Q&A: Jeanette Schnars on water quality buoys in Pennsylvania’s Lake Erie waters

By on February 12, 2014
Jeanette Schnars

Jeanette Schnars

Jeanette Schnars is the executive director of the Regional Science Consortium, a collaborative non-profit based in Presque Isle, Penn., that coordinates educational and research projects for Lake Erie and the Ohio River Basin. The Consortium’s members include colleges and universities, state and federal agencies, K-12 school districts and other non-profits. They work out of the Tom Ridge Environmental Center located at the gateway to Presque Isle State Park. The park’s beaches and other recreational opportunities draw more than 4 million visitors a year, which is more than Yellowstone or Yosemite National Parks. Schnars spoke to us about the consortium’s mission and its water quality buoys.

Environmental Monitor: How does the Regional Science Consortium’s coordinating role help improve research in the area?

Jeanette Schnars: We can put together a project and bring together researchers that might not normally interact. For one of our projects, we brought in a microbiologist from one university and a statistician from another university and another researcher from USGS. When research projects come up I usually have the ability to really bring scientists together to make a very strong team.

EM: Have you used data buoys in research applications in past?

JS: We do a lot of research on bacterial concentrations in the swimming water of our beaches.

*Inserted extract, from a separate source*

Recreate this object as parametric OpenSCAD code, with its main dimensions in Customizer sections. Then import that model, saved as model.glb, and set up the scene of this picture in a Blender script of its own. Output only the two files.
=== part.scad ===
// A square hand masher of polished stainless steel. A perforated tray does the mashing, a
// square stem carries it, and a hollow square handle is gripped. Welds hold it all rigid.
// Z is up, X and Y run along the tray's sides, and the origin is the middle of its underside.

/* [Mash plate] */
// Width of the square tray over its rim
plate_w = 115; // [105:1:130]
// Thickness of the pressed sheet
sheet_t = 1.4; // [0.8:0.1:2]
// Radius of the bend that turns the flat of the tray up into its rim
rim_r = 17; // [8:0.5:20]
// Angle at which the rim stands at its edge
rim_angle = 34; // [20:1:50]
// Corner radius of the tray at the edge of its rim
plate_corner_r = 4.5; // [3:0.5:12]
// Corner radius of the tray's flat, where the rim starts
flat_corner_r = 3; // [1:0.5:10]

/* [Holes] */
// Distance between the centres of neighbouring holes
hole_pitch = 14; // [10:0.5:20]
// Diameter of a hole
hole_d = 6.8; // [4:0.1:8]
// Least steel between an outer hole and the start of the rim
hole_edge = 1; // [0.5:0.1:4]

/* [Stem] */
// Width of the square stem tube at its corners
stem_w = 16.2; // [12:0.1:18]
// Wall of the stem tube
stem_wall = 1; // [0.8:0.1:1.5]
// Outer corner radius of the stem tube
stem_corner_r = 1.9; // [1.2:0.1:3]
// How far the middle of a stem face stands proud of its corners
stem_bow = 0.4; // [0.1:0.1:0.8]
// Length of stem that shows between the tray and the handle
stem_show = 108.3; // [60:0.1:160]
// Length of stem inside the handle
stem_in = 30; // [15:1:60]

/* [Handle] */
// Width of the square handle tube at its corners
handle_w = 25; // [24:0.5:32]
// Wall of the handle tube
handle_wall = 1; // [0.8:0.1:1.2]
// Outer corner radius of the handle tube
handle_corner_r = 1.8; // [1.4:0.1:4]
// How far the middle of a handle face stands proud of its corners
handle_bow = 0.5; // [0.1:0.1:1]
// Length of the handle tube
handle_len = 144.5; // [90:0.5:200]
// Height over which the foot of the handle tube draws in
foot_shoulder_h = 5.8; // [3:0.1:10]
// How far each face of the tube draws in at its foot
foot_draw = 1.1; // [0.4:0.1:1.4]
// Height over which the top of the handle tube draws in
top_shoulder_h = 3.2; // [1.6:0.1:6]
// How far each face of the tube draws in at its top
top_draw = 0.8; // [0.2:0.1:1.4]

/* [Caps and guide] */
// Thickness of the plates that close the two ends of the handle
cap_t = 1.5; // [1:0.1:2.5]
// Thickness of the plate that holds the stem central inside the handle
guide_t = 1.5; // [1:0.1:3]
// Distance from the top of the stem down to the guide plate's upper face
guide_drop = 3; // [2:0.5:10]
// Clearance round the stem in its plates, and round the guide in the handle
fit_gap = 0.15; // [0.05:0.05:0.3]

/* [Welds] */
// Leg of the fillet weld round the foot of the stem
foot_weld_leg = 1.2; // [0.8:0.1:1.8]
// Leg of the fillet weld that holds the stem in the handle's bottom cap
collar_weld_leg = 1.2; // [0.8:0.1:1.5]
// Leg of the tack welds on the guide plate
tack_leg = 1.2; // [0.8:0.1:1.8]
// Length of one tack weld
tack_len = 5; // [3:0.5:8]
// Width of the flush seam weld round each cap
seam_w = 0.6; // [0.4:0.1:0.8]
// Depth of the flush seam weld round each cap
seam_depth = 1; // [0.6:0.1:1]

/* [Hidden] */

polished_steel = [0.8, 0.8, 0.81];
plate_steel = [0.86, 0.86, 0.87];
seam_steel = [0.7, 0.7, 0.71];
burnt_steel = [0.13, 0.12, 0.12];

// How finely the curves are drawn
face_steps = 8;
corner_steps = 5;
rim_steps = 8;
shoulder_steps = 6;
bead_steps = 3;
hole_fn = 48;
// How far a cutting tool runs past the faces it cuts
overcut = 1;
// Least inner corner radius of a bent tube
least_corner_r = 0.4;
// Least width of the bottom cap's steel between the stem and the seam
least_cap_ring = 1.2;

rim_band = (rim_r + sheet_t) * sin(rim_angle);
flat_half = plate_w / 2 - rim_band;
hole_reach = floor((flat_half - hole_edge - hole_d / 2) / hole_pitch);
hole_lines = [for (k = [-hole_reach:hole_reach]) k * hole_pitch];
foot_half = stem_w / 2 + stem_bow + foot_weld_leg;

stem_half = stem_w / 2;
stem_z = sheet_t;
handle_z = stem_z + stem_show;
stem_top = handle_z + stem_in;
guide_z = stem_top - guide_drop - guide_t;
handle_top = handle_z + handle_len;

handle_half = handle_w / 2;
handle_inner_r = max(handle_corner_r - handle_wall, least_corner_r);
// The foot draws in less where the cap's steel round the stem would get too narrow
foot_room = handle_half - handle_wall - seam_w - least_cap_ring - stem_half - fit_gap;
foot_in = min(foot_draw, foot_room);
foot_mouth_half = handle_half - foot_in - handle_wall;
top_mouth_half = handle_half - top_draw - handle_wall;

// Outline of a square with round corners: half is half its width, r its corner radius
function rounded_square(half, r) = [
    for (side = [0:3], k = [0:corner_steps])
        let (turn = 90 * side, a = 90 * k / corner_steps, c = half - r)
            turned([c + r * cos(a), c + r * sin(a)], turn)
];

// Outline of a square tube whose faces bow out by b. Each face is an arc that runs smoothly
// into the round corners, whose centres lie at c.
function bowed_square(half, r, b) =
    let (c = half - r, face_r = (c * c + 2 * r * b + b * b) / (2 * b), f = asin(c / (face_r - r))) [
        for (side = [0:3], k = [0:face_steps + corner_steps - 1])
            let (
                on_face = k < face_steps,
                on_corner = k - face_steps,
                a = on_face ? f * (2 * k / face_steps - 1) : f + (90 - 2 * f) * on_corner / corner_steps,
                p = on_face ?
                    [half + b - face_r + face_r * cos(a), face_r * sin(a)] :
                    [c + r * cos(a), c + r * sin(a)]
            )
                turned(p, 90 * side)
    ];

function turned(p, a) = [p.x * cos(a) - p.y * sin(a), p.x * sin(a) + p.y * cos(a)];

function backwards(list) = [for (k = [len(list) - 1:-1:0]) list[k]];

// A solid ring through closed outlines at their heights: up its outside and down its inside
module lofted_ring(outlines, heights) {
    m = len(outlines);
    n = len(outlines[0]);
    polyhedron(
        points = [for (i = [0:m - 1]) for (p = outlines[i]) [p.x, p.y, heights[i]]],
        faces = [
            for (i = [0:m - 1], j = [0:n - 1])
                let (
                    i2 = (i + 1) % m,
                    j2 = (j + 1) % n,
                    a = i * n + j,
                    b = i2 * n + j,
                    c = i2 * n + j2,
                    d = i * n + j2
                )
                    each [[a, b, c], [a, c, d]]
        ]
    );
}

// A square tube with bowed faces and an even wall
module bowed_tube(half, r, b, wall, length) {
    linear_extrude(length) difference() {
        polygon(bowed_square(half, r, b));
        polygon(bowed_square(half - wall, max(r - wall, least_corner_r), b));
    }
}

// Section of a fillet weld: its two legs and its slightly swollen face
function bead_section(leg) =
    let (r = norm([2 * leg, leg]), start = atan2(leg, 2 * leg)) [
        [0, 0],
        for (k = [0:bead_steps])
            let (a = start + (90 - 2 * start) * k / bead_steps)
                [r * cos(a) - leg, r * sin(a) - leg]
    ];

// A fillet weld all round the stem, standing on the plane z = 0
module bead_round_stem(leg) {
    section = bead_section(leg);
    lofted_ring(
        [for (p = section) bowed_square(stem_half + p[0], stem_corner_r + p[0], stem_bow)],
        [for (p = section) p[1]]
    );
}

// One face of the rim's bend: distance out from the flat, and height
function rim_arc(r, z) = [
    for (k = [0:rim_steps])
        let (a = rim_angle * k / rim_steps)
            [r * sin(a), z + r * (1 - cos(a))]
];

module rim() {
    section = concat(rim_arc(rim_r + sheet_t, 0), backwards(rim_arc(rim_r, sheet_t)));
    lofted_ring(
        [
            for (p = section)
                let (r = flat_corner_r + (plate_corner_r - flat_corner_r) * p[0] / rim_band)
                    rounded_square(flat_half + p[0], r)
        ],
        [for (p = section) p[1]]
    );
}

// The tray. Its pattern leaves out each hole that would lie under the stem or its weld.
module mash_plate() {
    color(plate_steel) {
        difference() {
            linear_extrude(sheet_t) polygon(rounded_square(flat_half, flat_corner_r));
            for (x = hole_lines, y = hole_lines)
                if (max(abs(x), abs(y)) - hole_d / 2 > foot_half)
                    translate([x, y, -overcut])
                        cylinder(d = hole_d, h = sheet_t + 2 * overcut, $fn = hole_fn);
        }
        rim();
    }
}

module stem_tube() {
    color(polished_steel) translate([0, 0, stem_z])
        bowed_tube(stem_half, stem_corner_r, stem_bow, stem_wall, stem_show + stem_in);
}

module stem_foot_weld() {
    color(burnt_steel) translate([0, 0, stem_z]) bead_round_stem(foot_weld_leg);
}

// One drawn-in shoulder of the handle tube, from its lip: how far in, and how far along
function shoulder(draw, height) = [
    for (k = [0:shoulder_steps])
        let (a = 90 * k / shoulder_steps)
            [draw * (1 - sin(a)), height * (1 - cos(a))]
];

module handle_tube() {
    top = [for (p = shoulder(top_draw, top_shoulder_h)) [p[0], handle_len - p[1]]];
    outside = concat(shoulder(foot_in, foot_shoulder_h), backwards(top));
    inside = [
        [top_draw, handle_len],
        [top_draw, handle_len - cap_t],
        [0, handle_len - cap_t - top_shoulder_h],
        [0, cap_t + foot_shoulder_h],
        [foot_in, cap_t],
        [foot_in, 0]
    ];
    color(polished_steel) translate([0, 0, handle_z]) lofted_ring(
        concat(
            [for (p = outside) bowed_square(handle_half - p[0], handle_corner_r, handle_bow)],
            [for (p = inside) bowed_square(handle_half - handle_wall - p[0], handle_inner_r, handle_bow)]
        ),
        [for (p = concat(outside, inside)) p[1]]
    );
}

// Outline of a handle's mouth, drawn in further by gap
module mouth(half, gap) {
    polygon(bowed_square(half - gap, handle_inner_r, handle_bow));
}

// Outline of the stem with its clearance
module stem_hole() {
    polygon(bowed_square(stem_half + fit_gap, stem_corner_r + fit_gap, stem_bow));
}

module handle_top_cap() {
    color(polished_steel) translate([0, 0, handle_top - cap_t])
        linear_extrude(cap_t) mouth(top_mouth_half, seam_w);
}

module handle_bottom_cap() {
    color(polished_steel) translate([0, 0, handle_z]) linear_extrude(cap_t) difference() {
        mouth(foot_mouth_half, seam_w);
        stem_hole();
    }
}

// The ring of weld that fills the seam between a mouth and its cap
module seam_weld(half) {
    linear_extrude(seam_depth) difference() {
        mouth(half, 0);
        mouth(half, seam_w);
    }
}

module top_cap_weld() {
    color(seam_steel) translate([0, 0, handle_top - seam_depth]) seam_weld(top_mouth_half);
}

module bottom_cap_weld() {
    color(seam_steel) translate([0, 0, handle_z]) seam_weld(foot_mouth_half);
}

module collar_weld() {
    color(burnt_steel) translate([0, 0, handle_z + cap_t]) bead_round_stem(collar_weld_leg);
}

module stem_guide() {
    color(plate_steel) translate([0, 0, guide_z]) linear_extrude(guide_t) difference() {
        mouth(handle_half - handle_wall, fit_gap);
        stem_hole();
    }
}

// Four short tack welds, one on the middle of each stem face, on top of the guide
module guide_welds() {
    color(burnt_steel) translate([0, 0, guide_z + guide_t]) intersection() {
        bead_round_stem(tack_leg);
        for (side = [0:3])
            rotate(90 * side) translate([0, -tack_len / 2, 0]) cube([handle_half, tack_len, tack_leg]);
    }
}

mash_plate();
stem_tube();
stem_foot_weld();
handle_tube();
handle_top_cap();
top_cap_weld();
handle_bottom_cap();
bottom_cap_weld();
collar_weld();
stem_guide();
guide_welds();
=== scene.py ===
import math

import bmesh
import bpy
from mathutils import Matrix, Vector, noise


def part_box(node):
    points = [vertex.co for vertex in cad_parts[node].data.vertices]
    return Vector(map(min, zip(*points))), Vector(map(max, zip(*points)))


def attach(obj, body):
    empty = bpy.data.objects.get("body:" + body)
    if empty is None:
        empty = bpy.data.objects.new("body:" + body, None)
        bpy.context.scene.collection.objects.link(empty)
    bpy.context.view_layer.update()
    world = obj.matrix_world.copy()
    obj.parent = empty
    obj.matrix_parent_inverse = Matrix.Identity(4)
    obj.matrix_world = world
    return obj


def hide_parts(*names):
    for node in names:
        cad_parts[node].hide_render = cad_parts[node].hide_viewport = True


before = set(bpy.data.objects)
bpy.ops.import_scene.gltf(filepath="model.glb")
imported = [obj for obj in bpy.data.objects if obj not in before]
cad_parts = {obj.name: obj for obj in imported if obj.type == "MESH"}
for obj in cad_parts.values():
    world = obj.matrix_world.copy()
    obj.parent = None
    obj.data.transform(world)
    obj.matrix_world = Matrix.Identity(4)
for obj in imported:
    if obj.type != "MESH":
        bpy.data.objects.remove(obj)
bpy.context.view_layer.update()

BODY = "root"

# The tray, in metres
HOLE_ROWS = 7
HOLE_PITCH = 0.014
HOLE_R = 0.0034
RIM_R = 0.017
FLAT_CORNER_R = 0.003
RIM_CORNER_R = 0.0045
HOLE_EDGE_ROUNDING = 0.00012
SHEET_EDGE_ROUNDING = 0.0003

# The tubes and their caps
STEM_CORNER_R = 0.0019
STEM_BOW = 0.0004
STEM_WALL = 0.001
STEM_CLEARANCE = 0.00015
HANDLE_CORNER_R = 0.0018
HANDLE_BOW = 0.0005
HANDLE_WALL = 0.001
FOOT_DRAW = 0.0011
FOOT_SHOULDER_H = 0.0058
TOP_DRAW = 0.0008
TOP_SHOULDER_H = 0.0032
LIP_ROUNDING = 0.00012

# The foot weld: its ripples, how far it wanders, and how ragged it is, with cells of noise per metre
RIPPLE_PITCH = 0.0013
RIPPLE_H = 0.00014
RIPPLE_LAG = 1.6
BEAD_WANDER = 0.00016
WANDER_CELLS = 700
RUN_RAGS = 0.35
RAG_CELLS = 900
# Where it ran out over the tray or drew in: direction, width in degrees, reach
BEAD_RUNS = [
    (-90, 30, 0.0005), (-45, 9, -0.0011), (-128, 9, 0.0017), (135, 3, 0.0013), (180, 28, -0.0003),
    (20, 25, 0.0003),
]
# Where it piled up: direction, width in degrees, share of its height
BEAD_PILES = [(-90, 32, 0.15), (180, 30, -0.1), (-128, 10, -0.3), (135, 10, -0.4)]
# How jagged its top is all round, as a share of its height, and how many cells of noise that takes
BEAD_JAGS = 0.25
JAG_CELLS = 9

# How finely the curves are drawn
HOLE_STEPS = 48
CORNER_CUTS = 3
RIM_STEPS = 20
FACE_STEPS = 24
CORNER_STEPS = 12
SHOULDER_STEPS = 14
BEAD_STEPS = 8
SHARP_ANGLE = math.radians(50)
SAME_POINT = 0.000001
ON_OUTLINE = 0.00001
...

One of our projects is working to find more rapid techniques. How can we figure out the concentration more quickly? To do that, we operate two weather stations and two smaller buoys looking at only water quality parameters like temperature, pH, turbidity, dissolved oxygen and conductivity. We use that information to run several different predictive models.

EM: You’re planning to deploy another buoy this spring. What will that add to your data collecting capabilities?

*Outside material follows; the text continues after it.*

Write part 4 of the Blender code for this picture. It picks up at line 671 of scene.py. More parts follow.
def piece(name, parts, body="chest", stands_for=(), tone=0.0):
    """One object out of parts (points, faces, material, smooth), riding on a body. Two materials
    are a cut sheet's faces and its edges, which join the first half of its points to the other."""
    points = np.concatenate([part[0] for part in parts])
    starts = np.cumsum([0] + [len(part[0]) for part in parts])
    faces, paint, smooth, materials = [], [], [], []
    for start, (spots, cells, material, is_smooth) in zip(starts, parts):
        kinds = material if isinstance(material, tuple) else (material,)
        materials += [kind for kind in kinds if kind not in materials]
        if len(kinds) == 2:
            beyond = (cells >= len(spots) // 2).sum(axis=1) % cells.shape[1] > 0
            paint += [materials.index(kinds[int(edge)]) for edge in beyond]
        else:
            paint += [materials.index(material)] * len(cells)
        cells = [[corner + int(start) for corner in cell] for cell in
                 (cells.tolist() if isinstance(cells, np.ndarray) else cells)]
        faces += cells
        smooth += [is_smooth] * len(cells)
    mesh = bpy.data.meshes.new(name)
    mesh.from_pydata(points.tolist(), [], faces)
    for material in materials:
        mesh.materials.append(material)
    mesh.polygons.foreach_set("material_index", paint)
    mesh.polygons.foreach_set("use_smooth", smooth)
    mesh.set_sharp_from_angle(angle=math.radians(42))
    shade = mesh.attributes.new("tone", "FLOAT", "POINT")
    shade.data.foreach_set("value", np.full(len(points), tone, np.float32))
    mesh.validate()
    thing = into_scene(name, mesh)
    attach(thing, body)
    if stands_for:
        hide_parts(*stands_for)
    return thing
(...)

JS: This buoy we’re looking at deploying in May is going to be a much larger buoy that will have the full weather station, a video camera, water quality parameters, as well as the wave sensor on it. So we’ll have wave height, wave period and wave direction, which everybody is pretty excited about. This buoy will be feeding information into the predictive models for bacterial levels at swimming beaches. We’re also working with members of the Consortium to integrate the data into their studies with fisheries, algal blooms and climate change.

EM: How will non-scientists benefit from the new buoy?

JS: A lot of people recreate on the water here. It’s definitely an attraction. Many people from out of town visit, and sometimes when the weather is questionable they will still go out in unsafe conditions. We’re hoping that this new buoy system will provide additional information on the water conditions on the nearshore Pennsylvania waters of Lake Erie and prevent anyone from being on the Lake during hazardous weather.

The data will be fed to our website, to the Great Lakes Observing system’s website and NOAA’s National Data Buoy Center. From there the information goes to the National Weather Service. Now, when the NWS reports the nearshore forecast for the Pennsylvania waters of Lake Erie, they will be using actual data that is coming from the new buoy system instead of predicting conditions like they do now. The NWS will provide the buoy information on their website, through the NOAA weather radio, and through their Dial-A-Buoy program where you can actually dial a phone number and get the information as well.

In addition to the weather station, wave sensor, and water quality sensors, there will also be a video camera mounted on the buoy system taking 30-second clips of water conditions and updating to the website every hour. We wanted people to get visuals of what the conditions look like and how the waves are moving, so this will be important.

EM: Have you heard from people in the community looking forward to this kind of data?

JS: We’ve had a tremendous amount of community support for this project. People are very excited, and not just in Erie County. We get a lot of visitors from throughout the region and everybody has really wanted this for several years. So there will be a lot of excitement that this buoy system will be deployed off of Pennsylvania water of Lake Erie in our area.